プロフェッショナル 川崎医科大泌尿器科学教授 永井敦

 高校の同級生にパイロットがいます。最終の岡山便を操縦した時は、岡山市内のホテルに泊まるので、一度一緒に食事をしました。夕暮れ前に落ち合い、すし屋で酒を楽しみました。キャビンアテンダントの話や、ここには書けない航空業界の裏話など、普段接することのない世界の話は面白く酒もすすみました。

 しかし、午後7時前くらいから、彼は何度も腕時計を見るようになりました。「パイロットは出発時刻の12時間前から酒を飲んではいけない。明日は午前7時10分に東京へ出発する」というのが理由。「あと15分ある、飲もう飲もう」と勧めますが、むちゃ飲みはせず、自分のペースで杯を傾けます。タイムリミットの午後7時10分、彼は杯を置いて静かに「お茶を下さい」。パイロットとしてのプロフェッショナル意識を強烈に感じた瞬間です。

 彼は飛行機の訓練教官もやっています。フライトシミュレーターを使った訓練時には、時々想定外の事態を発生させます。パニックになる者は機長になれないそうです。必要なのは、慌てず冷静に事態を収拾することができる精神力。われわれ医師の世界にも共通するところがあります。実は、医療安全の仕組みは航空業界の安全管理システムに学んでいます。プロ中のプロと認められているからです。パイロットは定期的に健診を受け、少しでも異常があると空を飛べません。彼も一度糖尿病の診断で3カ月間地上勤務になりました。体調管理にも人一倍気をつけます。

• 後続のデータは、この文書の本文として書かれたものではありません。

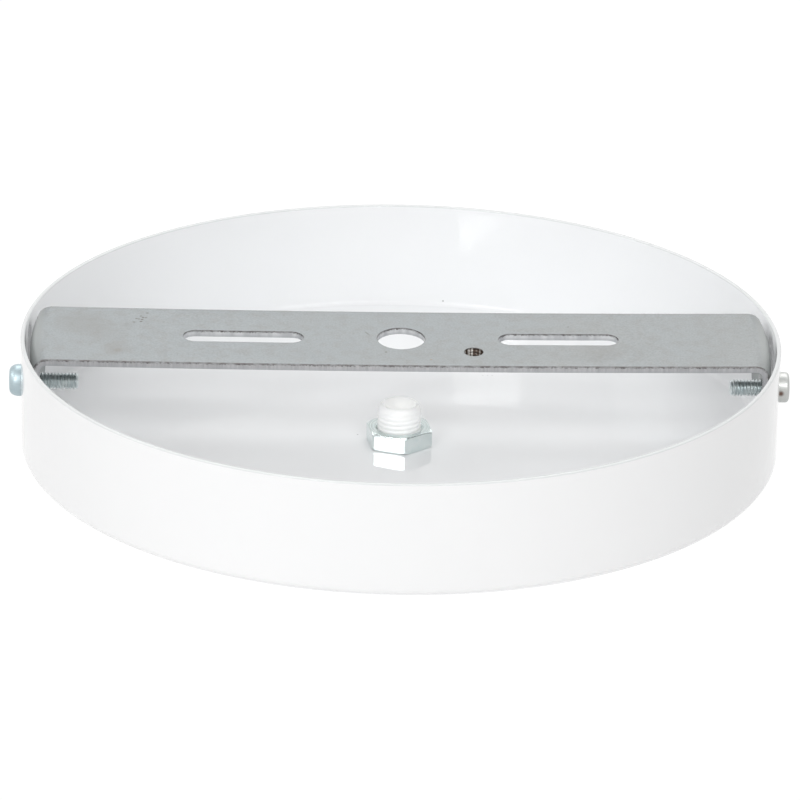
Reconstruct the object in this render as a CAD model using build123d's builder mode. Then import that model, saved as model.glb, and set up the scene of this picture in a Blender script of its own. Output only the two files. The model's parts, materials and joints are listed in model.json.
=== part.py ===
from build123d import *
import os
from math import cos, radians, sin, sqrt, tan

# Round steel ceiling canopy on its crossbar, open side up, in millimetres.
# The origin is the middle of the crossbar's top face, the face that lies against the ceiling.
# +X runs along the crossbar and +Z points up. The canopy hangs on the crossbar's two side screws
# and is turned a few degrees about them, so its pieces are drawn on a plane that turns with it.

# Canopy shell, a drawn cup
canopy_diameter = 170.0
canopy_height = 26.0
canopy_sheet = 1.0
floor_corner_radius = 1.0
floor_dish = 1.0
floor_seat_diameter = 30.0
rim_edge_round = 0.35
rim_to_screw = 11.85
canopy_turn = 4.67

# Crossbar, one bent strip
bar_width = 27.0
bar_thickness = 1.6
bend_inner_radius = 1.5
punched_edge_round = 0.25
bar_top_to_screw = 11.5
tab_below_screw = 5.5
tab_corner_radius = 4.0
tab_wall_gap = 1.15
centre_hole_diameter = 10.7
slot_length = 26.8
slot_width = 5.5
slot_pitch = 70.5
earth_hole_diameter = 4.2
earth_hole_x = 16.1
earth_hole_y = -6.4

# Side screws, M4 with pan heads
screw_thread_diameter = 3.9
screw_thread_pitch = 0.7
screw_head_diameter = 7.2
screw_head_height = 2.7
screw_head_round = 1.1
screw_left_length = 12.8
screw_right_length = 10.8
recess_arm_length = 3.8
recess_arm_width = 0.9
recess_depth = 1.4
recess_taper = 8.0

# Cord grip, one plastic moulding with an M10 x 1 tube
tube_thread_diameter = 9.86
tube_thread_pitch = 1.0
tube_above_floor = 9.2
tube_lead_height = 1.7
tube_mouth_diameter = 8.2
cord_bore_diameter = 7.3
bore_edge_round = 0.35
grip_body_diameter = 14.0
grip_body_height = 15.0
grip_foot_round = 1.5
grip_collar_height = 2.5
grip_flat_distance = 6.2
clamp_screw_below_floor = 8.5

# Clamp screw of the cord grip, plastic with a slotted head
clamp_thread_diameter = 3.9
clamp_thread_pitch = 0.7
clamp_head_diameter = 6.0
clamp_head_height = 2.2
clamp_head_round = 0.6
clamp_slot_width = 0.9
clamp_slot_depth = 1.1
clamp_travel = 2.6

# Hexagon nut on the cord grip's tube
nut_across_flats = 14.0
nut_thickness = 4.0
nut_turn = -20.5
nut_chamfer_angle = 20.0
nut_bore_chamfer = 0.6

# Clearances, on the radius or along the axis
thread_clearance = 0.05
side_hole_clearance = 0.3
floor_hole_clearance = 0.25
head_clearance = 0.05
clamp_tip_clearance = 0.1

# A 60 degree thread is this many pitches deep
THREAD_DEPTH = 0.61

canopy_radius = canopy_diameter / 2
wall_inner_radius = canopy_radius - canopy_sheet
rim_level = rim_to_screw
floor_under = rim_level - canopy_height
floor_top = floor_under + canopy_sheet
seat_under = floor_under - floor_dish
seat_top = floor_top - floor_dish

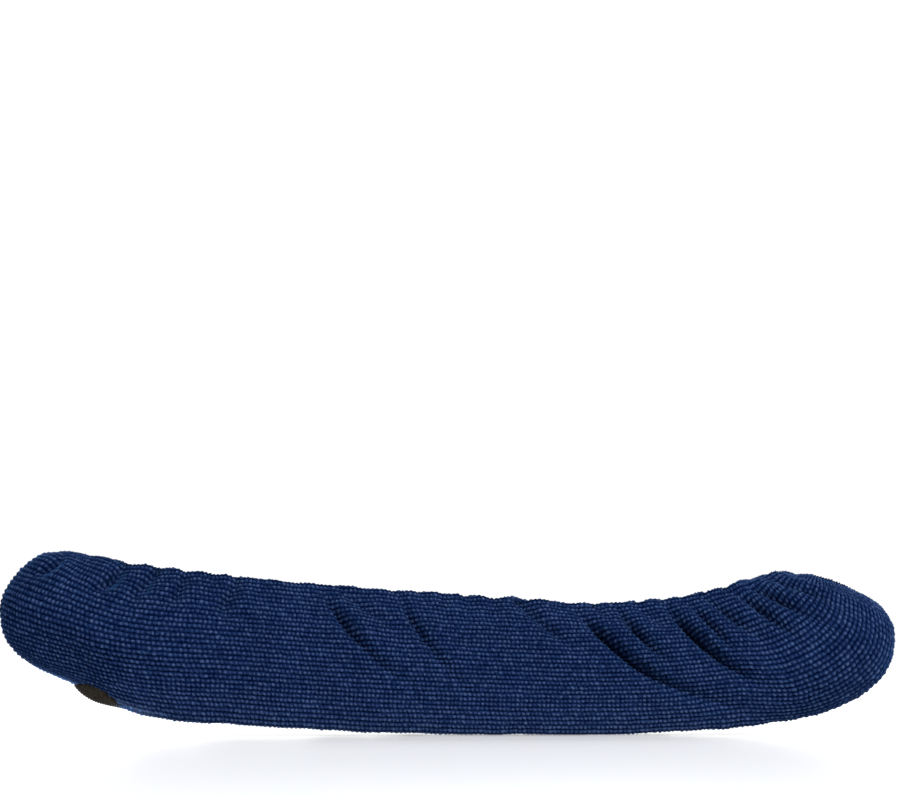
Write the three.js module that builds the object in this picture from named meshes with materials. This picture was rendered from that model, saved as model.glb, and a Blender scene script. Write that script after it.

 岡山のホテルに2泊する時は、西川沿いをジョギングするそうです。われわれも見習わなければなりません。患者さんもメタボの医師に食事制限を言われたくありませんし、二日酔いの医師に診られたくはありませんからね。

(2015年09月01日 更新)

※登場する人物・団体は掲載時の情報です。